Ah, now I can finally get some work done :) But wait, when you reboot your computer the firewall rule will be gone. What we need to do is save the firewall rule so that we can restore it upon system startup:
iptables-save > /root/firewall_rules # Initially save the firewall rules.
By the way, you may wish to try iptables-save on it's own first just to make sure that there are no firewall rules that another program has currently setup, which would otherwise mingle with your own. Now fire up your favorite text editor to create a startup and shutdown script. I'll use GEdit:
gedit /etc/init.d/firewall
Paste the following into the new file and save it:
case "$1" in
start|"")
echo Loading firewall rules...
iptables-restore < /root/firewall_rules
;;
stop)
echo Saving firewall rules...
iptables-save > /root/firewall_rules
;;
esac
And that's it! Now your custom firewall rules will persist between sessions. Happy Hacking!

Comparing Files in Linux

sdiff, much like it's counter part diff, provides a great way to compare files in GNU/Linux! A good mnumonic to remember the command is by thinking of it as the "side-by-side merge of file differences." Here's an example of how it works.
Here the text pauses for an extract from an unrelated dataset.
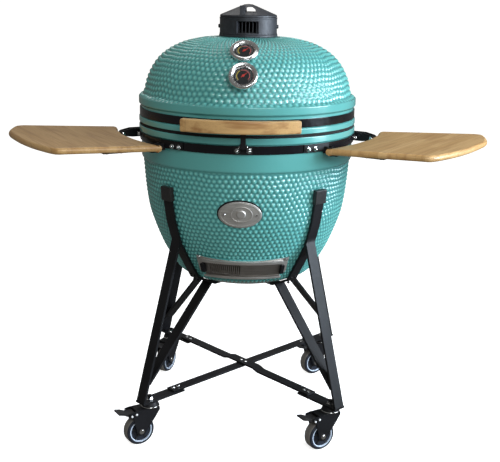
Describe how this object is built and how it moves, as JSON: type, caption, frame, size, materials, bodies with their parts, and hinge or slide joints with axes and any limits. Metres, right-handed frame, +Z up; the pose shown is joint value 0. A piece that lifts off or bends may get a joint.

First, create two files, beginning with textfile1:
Apples
Oranges
Bananas

... and the second file, textfile2:
Apples
Oranges
Strawberries
Bananas

With two files to compare, let's run sdiff on them:
$ sdiff --width 10 textfile1 textfile2
Apples Apples
Oranges Oranges
> Strawberr
Bananas Bananas

sdiff contains a few additional features of interest:

• --output=FILE


• --ignore-case


• --ignore-all-space

And that's it, so remember: When you need to quickly compare files in Linux, sdiff is a convenient method!